Яков Федорович был увезен в Швецию. На этом его служба надолго прерывается. Больше десяти лет он провел в неволе.
Яков Долгоруков. Ш. Лебрен
Петр не забывал своего соратника, слал ему деньги и даже заочно переименовал в генерал-кригскомиссара, но возможность освободить пленных у царя появилась лишь после Полтавы. За Долгорукова царь соглашался отдать прославленного фельдмаршала Реншильда, и в мае 1711 года из Швеции даже отправился корабль, на котором князь Яков и еще четыре десятка пленников должны были проследовать до места размена. Однако переговоры сорвались, и шхуна повернула обратно. Дальнейшие события напоминают приключенческий роман. 72-летний Долгоруков организовал мятеж и завладел кораблем. Вот его собственный рассказ: «…Мы могли капитана и солдат, которые нас провожали, пометать в корабли под палубу и ружье их отнять, и, подняв якорь июня 3 дня, пошли в свой путь и ехали тем морем 120 миль и, не доехав до Стокгольма за 10 миль, поворотили на остров Даго. И шкипер наш и штырман знали пути до Стокгольма, а от Стокгольма чрез Балтийское море они ничего не знали и никогда там не бывали и карт морских с собою не имели; и то море переехали мы без всякого ведения, управляемые древним бедственно-плавающих кормщиком, великим отцем Николаем…»
Кондратий Рылеев век спустя воспел это приключение в поэме «Яков Долгорукий», для пущего героизма превратив скромную шхуну в фрегат:
Вдруг Долгорукий загремел:
«За мной! Расторгнем плен постыдный!
Пусть слава будет нам удел
Иль смертию умрем завидной».
Лилася кровь, сверкал булат,
Пал неприятель изумленный,
И завоеванный фрегат
Помчался в Ревель покоренный.
По возвращении в Россию у Якова Федоровича началась новая жизнь, про которую он, вслед за пушкинским Пименом, мог бы сказать: «На старости я сызнова живу». Бодрый ветеран женился, получил место в недавно созданном Сенате и специально учрежденную должность с невообразимым названием «генерал-пленипотенциар-кригскомиссар» (то есть всё тот же начальник армейского интендантства). Но к этому времени военные заботы для страны постепенно перестали быть главными, и Долгоруков больше прославился как глава Ревизион-коллегии, следившей за правильностью государственных доходов и расходов.

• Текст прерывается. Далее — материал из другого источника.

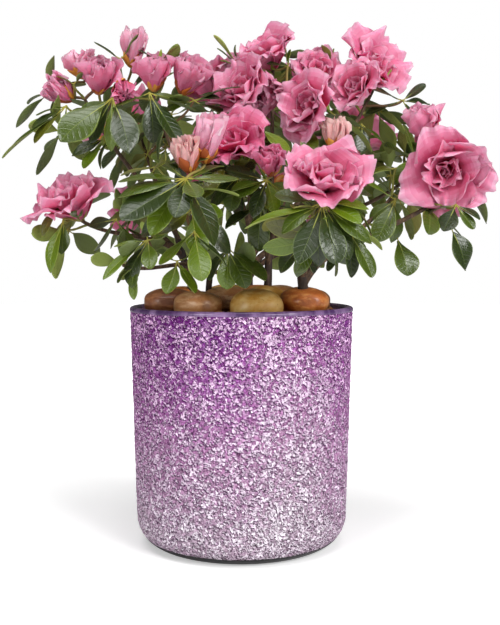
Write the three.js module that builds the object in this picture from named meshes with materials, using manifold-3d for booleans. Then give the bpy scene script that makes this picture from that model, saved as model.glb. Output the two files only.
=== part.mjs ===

Этим кругом обязанностей Яков Федорович и занимался до конца своих дней, заслужив репутацию контролера сурового и честного. Умер он 81 года от роду от «грудной водянки», причем лечением старика занимался лично император (что, возможно, сократило дни больного).
Большая прижизненная и посмертная слава князя объясняется особым положением, которое он обеспечил себе в отношениях с государем. Яков Федорович, не побоявшийся захватить шведский корабль, так же мало страшился и грозного монарха, переча ему и дерзя. Однажды выведенный из терпения Петр даже схватился за шпагу, но Долгоруков спокойно посоветовал ему не пачкать руки, а лучше воспользоваться услугами палача – и царь остыл. Он ценил прямоту в слугах. Нартов передает слова Петра, как-то сказавшего: «Князь Яков в сенате прямой помощник; он судит дельно и мне не потакает, без краснобайства режет прямо правду, не смотря на лицо». У историка В. Татищева есть рассказ о знаменательной беседе между царем и сенатором, состоявшейся в 1717 году. Государь попросил старика «нелицемерно» сравнить свое царствование с царствованием Алексея Михайловича, и Долгоруков якобы дал спокойный, рассудительный ответ: в чем-то лучше преуспел ты, а в чем-то твой отец. Петр не обиделся, а наоборот, расцеловал князя за честность.